The supplemental draft is forcing a recalibration that the traditional draft calendar would have delayed indefinitely. If Sorsby were sitting in the 2026 regular draft pool, his evaluation could stay fuzzy until mid-April. Teams could continue to hedge. "We like him, but we like the other guy more." That hedge buys time. It allows evaluators to say they were hedging on uncertainty rather than on performance. The supplemental draft does not permit that luxury. You either bid on Sorsby at a level that reflects your true grade, or you do not bid on Sorsby at all. There is no middle ground where you claim he is fantastic but just not quite fantastic enough for your round one pick.

This matters for the entire quarterback class because consensus has been carrying the entire evaluation structure. If Sorsby genuinely belongs in the conversation at or near Mendoza's level, then the industry has been undervaluing the uncertainty in this class. If teams believed in their public Mendoza assessments, they would bid aggressively on Sorsby supplementally if they did not have a first-round quarterback yet. Anything less than that kind of bidding suggests the private evaluations on Sorsby are considerably less bullish than the public positioning on Mendoza would suggest.

The CBA implications here are also worth examining. Supplemental draft picks carry different rookie salary scale implications than traditional draft picks, which affects the financial leverage both sides exercise in negotiations. A team that gets Sorsby via supplemental pick saves money compared to using a similar-round pick in the traditional draft. That creates an economic incentive to use the supplemental process even if the talent evaluation is marginally in Mendoza's favor. The financial structure can sometimes drive talent evaluation during draft season, and this situation is no exception. Teams might bid less aggressively on Sorsby supplementally not because they are less confident in him as a prospect, but because the traditional draft process is more expensive from a cash flow standpoint.

That economic consideration actually complicates the honest evaluation even further. You cannot isolate the tape study from the salary structure when you are dealing with the supplemental process. The teams bidding on Sorsby are making a simultaneous evaluation of tape and cash flow. That is different from traditional draft day, where the financial structure is uniform regardless of your selection order.
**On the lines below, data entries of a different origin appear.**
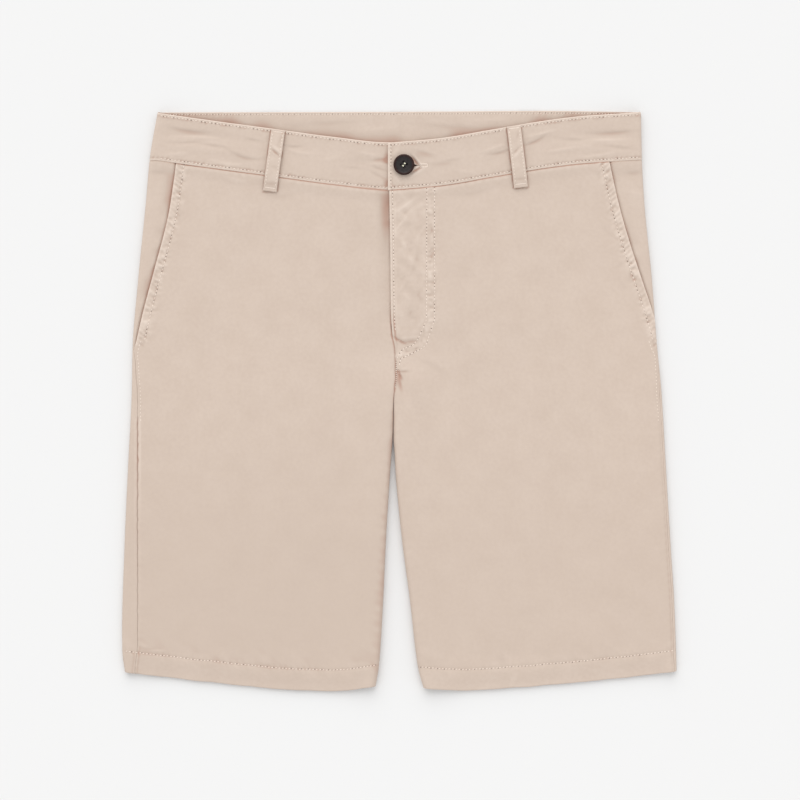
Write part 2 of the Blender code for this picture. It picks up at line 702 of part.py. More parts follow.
def band_back_half(side):
    """Rows of one half of the back waistband, from the middle, underneath, up round the side fold."""
    ring = Ring(side, BAND_SIDE_HEIGHT, lambda side, y: 0.0, band_height)

    def way_at(y, column):
        middle = -ring.length(y)
        if column <= BAND_BACK_COLUMNS:
            return middle - (middle + ring.outer_arc) * column / BAND_BACK_COLUMNS
        share = (column - BAND_BACK_COLUMNS) / BAND_FOLD_STEPS
        return -ring.outer_arc + (ring.outer_arc - 0.5 * FOLD_SEAM_GAP) * share

    rows = []
    for row in BAND_BACK_ROWS:
        pairs = []
        for column in range(BAND_BACK_COLUMNS + BAND_FOLD_STEPS + 1):
            skin = ring.crossing(row, lambda y, c=column: way_at(y, c), back_seam_y, band_top_back_y)
            pairs.append(wall_pair(skin, BAND_WALL))
        rows.append(pairs)
    return rows


def band_back(material, collection):
    """The back waistband: one piece along the underside, rounding up at both side folds."""
    rows = [right[::-1] + left[1:] for right, left in zip(band_back_half("right"), band_back_half("left"))]
    return wall_loft("waistband_back", rows, material, collection, mirrored=True)


# ---------------------------------------------------------------- belt loops
def front_loop(side, material, collection):
    """A flat loop over the front waistband, sewn at its top edge and just below it, and arched between."""
    top_x, shift = FRONT_LOOPS[side]
    top = Vector((top_x, band_top_y[side](top_x) - LOOP_TOP_INSET))
    bottom = Vector((top_x + shift, front_seam_y(side, top_x + shift) - LOOP_BELOW_BAND))
    along = (bottom - top).normalized()
    across = Vector((along.y, -along.x))
    band_z = band_height(side, *top)
    body_z = front_height(side, *bottom)
    rows = []
    for i in range(LOOP_STEPS + 1):
        share = i / LOOP_STEPS
        centre = top.lerp(bottom, share)
        arch = LOOP_ARCH * (1.0 - (2.0 * share - 1.0) ** 4)
        cloth_z = band_z + (body_z - band_z) * between(share, *LOOP_STEP_DOWN)
        skin_z = cloth_z + LOOP_LIFT + arch + FRONT_LOOP_WALL
        pairs = []
        for column in LOOP_COLUMNS:
            place = centre + across * (LOOP_WIDTH * column)
            roll = LOOP_EDGE_ROLL if abs(column) == 0.5 else 0.0
            pairs.append(wall_pair(Skin(place.x, place.y, skin_z, 0.0, 1.0), FRONT_LOOP_WALL, roll=roll))
        rows.append(pairs)
    return wall_loft(f"belt_loop_front_{side}", rows, material, collection)


def back_loops(band, backs, material, collection, cutters):
    """Loops on the back, pressed flush into the underside that the shorts lie on."""
    half = 0.5 * BACK_LOOP_WIDTH
    gap = Vector((SEAM_GAP, SEAM_GAP, SEAM_GAP))
    below_table = Vector((0.0, 0.0, CUTTER_REACH))
    for name, x in BACK_LOOPS.items():
        low = Vector((x - half, back_seam_y(x) - LOOP_BELOW_BAND, 0.0))
        high = Vector((x + half, band_top_back_y(x) - LOOP_TOP_INSET, BACK_LOOP_WALL))
        slab(f"belt_loop_back_{name}", low, high, collection, material)
        recess = slab(f"recess_{name}", low - gap - below_table, high + gap, cutters)
        cut(band, recess)
        for side in SIDES:
            if name in (side, "centre"):
                cut(backs[side], recess)


# ---------------------------------------------------------------- button
def button_profile():
    """Half section of the button: (radius, height) from the middle of its face, over the rim, to its back."""
    top = BUTTON_THICKNESS
    floor = top - BUTTON_DISH
    inside = BUTTON_RADIUS - BUTTON_RIM
    return (
        (0.0, floor), (inside - 1.0, floor), (inside, floor + 0.35), (inside + 0.5, top - 0.1),
        (inside + 1.1, top), (BUTTON_RADIUS - 0.6, top - 0.25), (BUTTON_RADIUS, top - 1.1),
        (BUTTON_RADIUS - 0.3, top - 2.2), (BUTTON_RADIUS - 2.0, 0.0), (0.0, 0.0),
    )


def button(material, collection, cutters):
    x, y = BUTTON_AT
    z = band_level["left"](x) + LAYER_GAP
    profile = [(radius * MM, 0.0, height * MM) for radius, height in button_profile()]
    mesh = bpy.data.meshes.new("button")
    mesh.from_pydata(profile, [(i, i + 1) for i in range(len(profile) - 1)], [])
    obj = new_object("button", mesh, collection, material)
    obj.location = Vector((x, y, z)) * MM
    screw = obj.modifiers.new("turn", "SCREW")
    screw.steps = 36
    screw.render_steps = 36
    screw.use_merge_vertices = True
    screw.merge_threshold = 0.00002
    half = 0.5 * BUTTON_HOLE_SPACING
    for i, (dx, dy) in enumerate(((-half, -half), (half, -half), (half, half), (-half, half))):
        centre = Vector((x + dx, y + dy, z))
        cut(obj, peg(f"thread_hole_{i}", BUTTON_HOLE_RADIUS, 2 * CUTTER_REACH, centre, cutters))


def buttonhole(band, cutters):
    """A keyhole slot in the buttoned end: a round eye under the button, and a slit running outwards."""
    centre = Vector((*BUTTON_AT, band_level["left"](BUTTON_AT[0])))
    reach = Vector((0.0, 0.5 * BUTTONHOLE_WIDTH, CUTTER_REACH))
    far_end = centre + Vector((BUTTONHOLE_LENGTH, 0.0, 0.0))
    cut(band, peg("buttonhole_eye", BUTTONHOLE_EYE_RADIUS, 2 * CUTTER_REACH, centre, cutters))
    cut(band, slab("buttonhole_slit", centre - reach, far_end + reach, cutters))


def main():
    clear_scene()
    parts = new_collection("bermuda_shorts")
    cutters = new_collection("cutters")
    twill = new_material("twill", roughness=0.9)
    horn = new_material("button_horn", roughness=0.35)
    backs = {}
    for side in SIDES:
        front_panel(side, twill, parts)
        backs[side] = back_panel(side, twill, parts)
        pocket_facing(side, twill, parts)
        front_loop(side, twill, parts)
    band_front("right", twill, parts)
    over_band = band_front("left", twill, parts)
    back_loops(band_back(twill, parts), backs, twill, parts, cutters)
    buttonhole(over_band, cutters)
    button(horn, parts, cutters)


main()
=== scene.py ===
"""Bermuda shorts in cotton twill, laid flat with the front up: the fine cloth, its sewing, light and camera.

Sizes are in millimetres until a mesh is made. +X is the wearer's left, +Y runs from the hems to the waist,
+Z is up, and the shorts lie on z = 0.

Each half of the body is a flattened ring of cloth, with a rounded fold at the outer edge and one at the inner
edge below the crotch. A way round it counts from the outer fold's middle: positive on top, negative
underneath. Every piece is a thin shell on a stretch of that ring: a grid of rows and columns, whose edges are
turned under.
"""

import math
from collections import namedtuple
from functools import partial

import bpy
import numpy as np
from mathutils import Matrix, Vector


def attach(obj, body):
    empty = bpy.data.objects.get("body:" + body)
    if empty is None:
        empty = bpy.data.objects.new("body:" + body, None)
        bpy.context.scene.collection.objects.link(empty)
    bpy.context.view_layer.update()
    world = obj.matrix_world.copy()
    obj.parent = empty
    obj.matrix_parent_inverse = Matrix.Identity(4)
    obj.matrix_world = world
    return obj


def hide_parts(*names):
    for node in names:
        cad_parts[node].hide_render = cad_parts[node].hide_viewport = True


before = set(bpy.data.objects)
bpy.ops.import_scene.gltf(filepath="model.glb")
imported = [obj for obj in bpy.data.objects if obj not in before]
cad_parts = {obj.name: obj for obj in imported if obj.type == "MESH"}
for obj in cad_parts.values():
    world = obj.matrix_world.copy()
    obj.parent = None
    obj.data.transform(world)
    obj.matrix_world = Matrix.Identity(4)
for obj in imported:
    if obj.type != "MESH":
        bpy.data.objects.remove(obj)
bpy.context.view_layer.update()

MM = 0.001
SIDES = ("right", "left")
OUTWARD = {"right": -1.0, "left": 1.0}

# ---- sizes of the garment
CLOTH = 0.55  # one layer
BAND_WALL = 2.0
FRONT_LOOP_WALL = 1.6
BACK_LOOP_WALL = 1.0

EDGE_TURN = 0.58  # radius of a turned edge
CORNER_DEPTH = 0.2  # how much deeper two turned edges lie where they cross
EDGE_ALLOWANCE = 6.0  # how far a turned edge runs back under its piece
HEM_ALLOWANCE = 16.5
SEAM_GAP = 0.2
SIDE_SEAM_GAP = 0.04
FOLD_SEAM_GAP = 0.06

FIELD_HEIGHT = 5.2
OUTER_FOLD_HEIGHT = 6.4
INNER_FOLD_HEIGHT = 8.4
OUTER_RADIUS = 0.5 * OUTER_FOLD_HEIGHT
INNER_RADIUS = 0.5 * INNER_FOLD_HEIGHT
FLY_HEIGHT = 7.0
UNDERLAP_HEIGHT = 3.9
BAND_SIDE_HEIGHT = 7.6

LEGS_PART_Y = (14.0, -26.0)
FOLD_REACH = (38.0, 0.0)  # how far in from a fold the height comes down to the field's
INSEAM_RISE_Y = (46.0, 4.0)
FLY_REACH_X = (62.0, 28.0)
FLY_RISE_Y = (46.0, 80.0)
UNDERLAP_REACH = (-14.0, -2.0)
UNDERLAP_Y = (50.0, 76.0)
FOLDS_CALM = 10.0  # how far in from a fold the cloth is smooth
CREASES_BEGIN = (2.0, 3.0)  # how far in from the outer and the inner edge
CREASES_LEFT = 0.25  # what is left of them at an edge

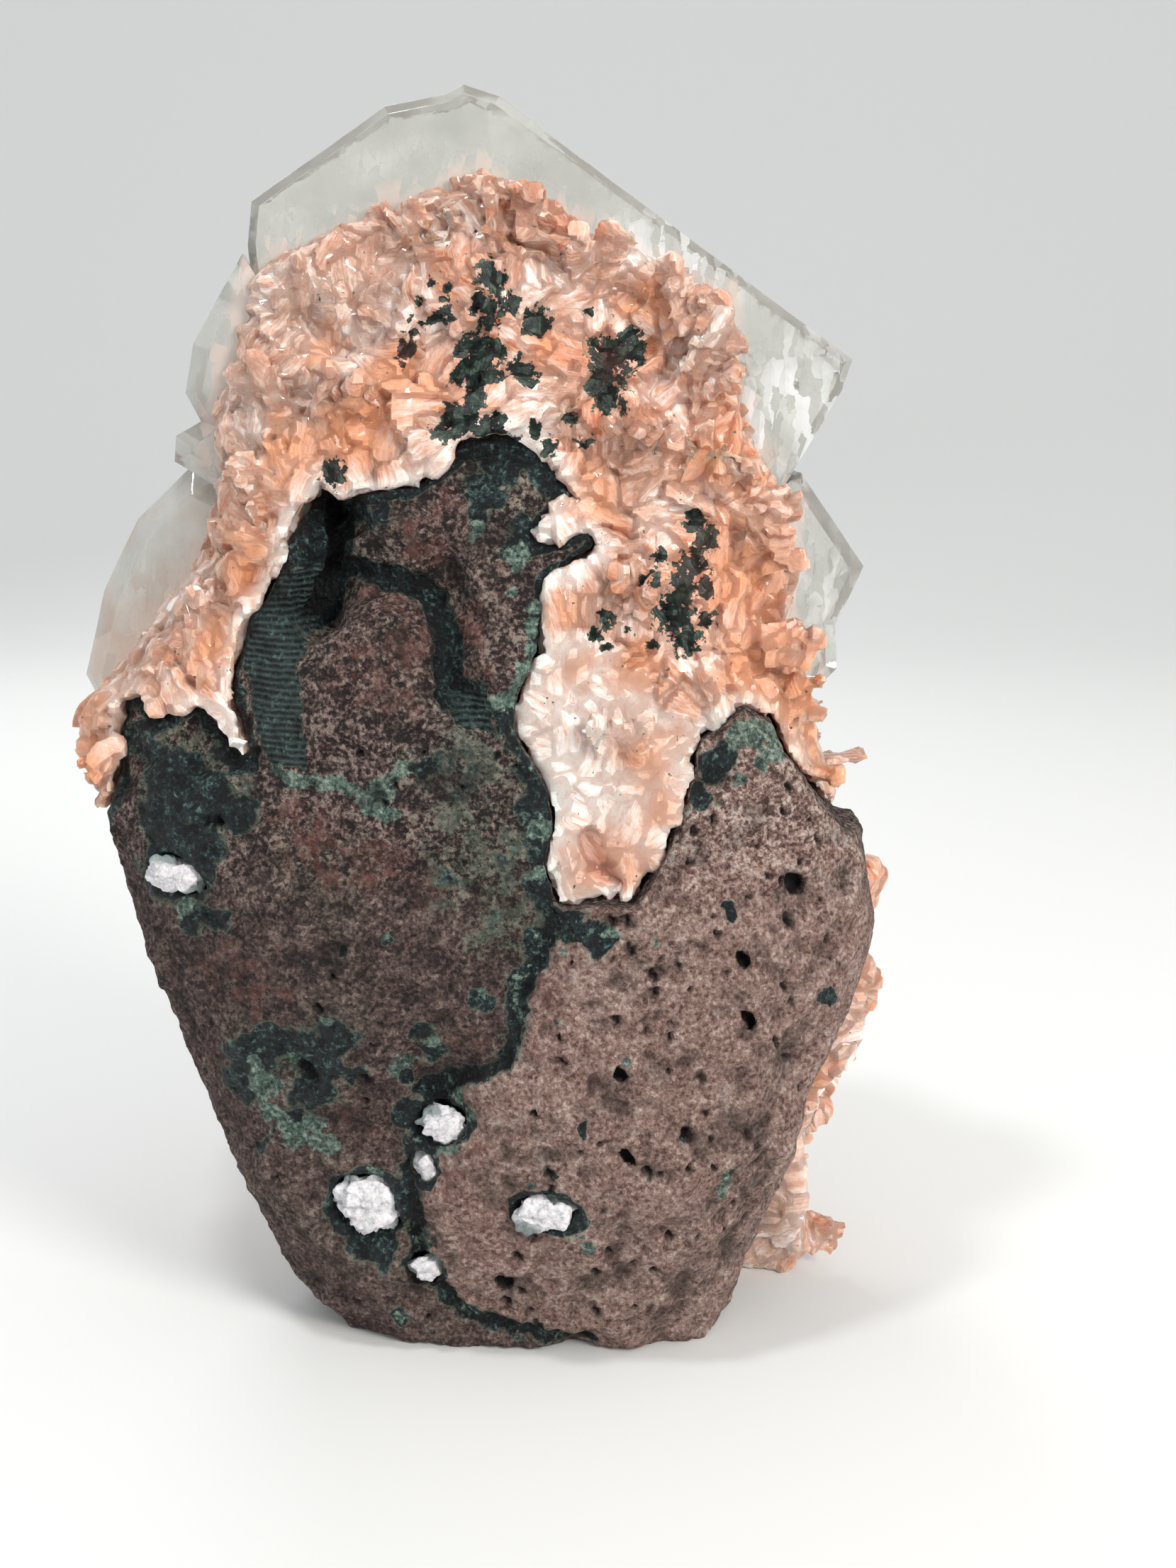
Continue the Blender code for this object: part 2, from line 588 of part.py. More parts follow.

The broader implication for the 2026 quarterback class is that the industry's evaluation framework is less settled than the consensus suggests. Mendoza is the top quarterback in this class under the consensus model. But consensus is not a predictive tool. It is a social mechanism. It allows people who are uncertain to agree with people who are confident, which reduces individual liability and distributes responsibility across the entire group. Sorsby heading to the supplemental draft punctures that mechanism because it forces individual team decisions without the buffer of collective positioning.

Watch how teams approach the Sorsby supplemental bidding. Watch which organizations view him as a genuine alternative to traditional draft day quarterback selection. Watch how aggressively they compete for supplemental positioning. That market behavior will tell you more about the actual evaluation of the 2026 quarterback class than any public statement, any press conference quote, or any of the consensus positioning that has dominated the conversation to this point. The market will force honesty when rhetoric has failed.